U.3 :  Initialement, l’État partie a mis l’accent sur la promotion de l’élément, en particulier par le biais de spectacles, car l’élément n’est pratiqué que par la communauté chagossienne. Cependant, l’État partie a atteint, entre autre, les objectifs suivants du plan de sauvegarde pour en assurer la viabilité : la création d’un plus grand nombre de groupes chagossiens pour interpréter le séga tambour des Chagos ; un plus grand nombre de membres de la communauté chagossienne qui rejoignent le groupe existant ; d’autres individus et groupes qui pratiquent l’élément, une fois que l’élément est sauvegardé au sein de la communauté chagossienne ; la mise en avant de l’élément par la communauté chagossienne pour une meilleure visibilité aux niveaux national et international ; et l’autonomisation des ainés pour la transmission de l’élément aux jeunes générations pour la postérité. Malgré de grands défis identifiés, les familles chagossiennes ont jusqu’à présent assuré la transmission à leurs enfants de leurs techniques, connaissances, et de la pratique. La communauté chagossienne n’a pas seulement été l’initiatrice du processus de candidature, mais a été aussi activement impliquée dans la préparation du dossier, et est clairement engagée dans la mise en œuvre des mesures de sauvegarde.
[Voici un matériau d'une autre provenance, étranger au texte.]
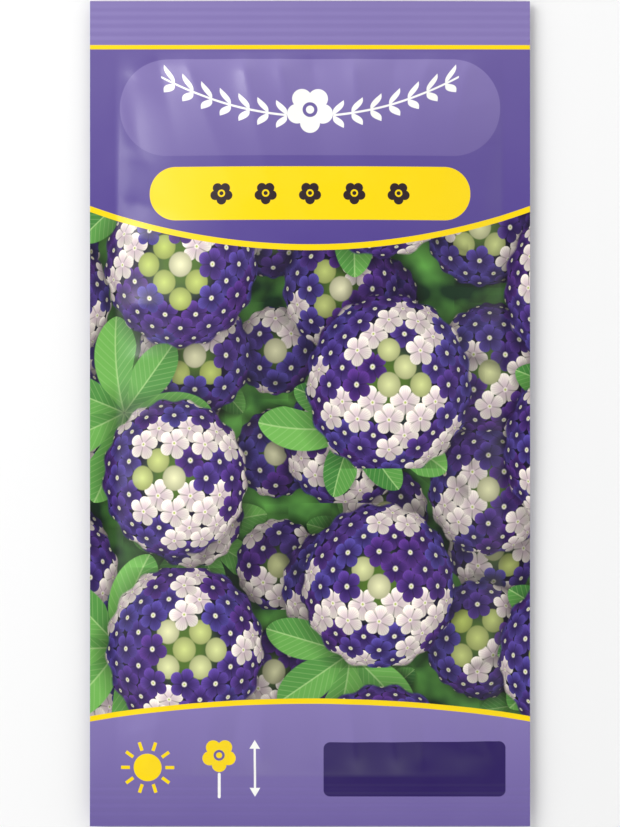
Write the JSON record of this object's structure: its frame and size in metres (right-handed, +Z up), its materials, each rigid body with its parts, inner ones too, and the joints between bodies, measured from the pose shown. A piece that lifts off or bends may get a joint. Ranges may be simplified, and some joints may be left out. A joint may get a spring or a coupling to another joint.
{
  "type": "seed packet",
  "caption": "Flat sealed flower seed packet lying on its back: a printed front web and a back web sealed along all four edges, swollen a little in the middle, with loose seeds inside.",
  "frame": {"origin": "middle of the packet's footprint, on the surface that it lies on", "axes": "+Z up out of the printed front, +Y to the packet's top edge, +X to the right as the front is looked at"},
  "size_m": [0.08, 0.15, 0.0059],
  "materials": {
    "printed_front": "coated paper laminate, printed and glossy",
    "printed_back": "coated paper laminate, printed, satin",
    "seed_coat": "smooth mottled seed coat"
  },
  "bodies": {
    "root": {"front_web": "printed_front", "back_web": "printed_back", "seed_01": "seed_coat", "seed_02": "seed_coat", "seed_03": "seed_coat", "seed_04": "seed_coat", "seed_05": "seed_coat", "seed_06": "seed_coat", "seed_07": "seed_coat", "seed_08": "seed_coat", "seed_09": "seed_coat", "seed_10": "seed_coat", "seed_11": "seed_coat", "seed_12": "seed_coat", "seed_13": "seed_coat", "seed_14": "seed_coat", "seed_15": "seed_coat", "seed_16": "seed_coat", "seed_17": "seed_coat", "seed_18": "seed_coat", "seed_19": "seed_coat", "seed_20": "seed_coat"}
  },
  "joints": []
}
  1. Décide d’inscrire le séga tambour des Chagos sur la Liste du patrimoine culturel immatériel nécessitant une sauvegarde urgente ;
  2. Demande à l’État partie de soumettre, lors des quatre années suivant l’inscription, des rapports biennaux sur les résultats des mesures prises pour assurer la sauvegarde de l’élément et invite l’État partie à s’assurer que la participation de la communauté est soulignée et clairement décrite dans les rapports biennaux.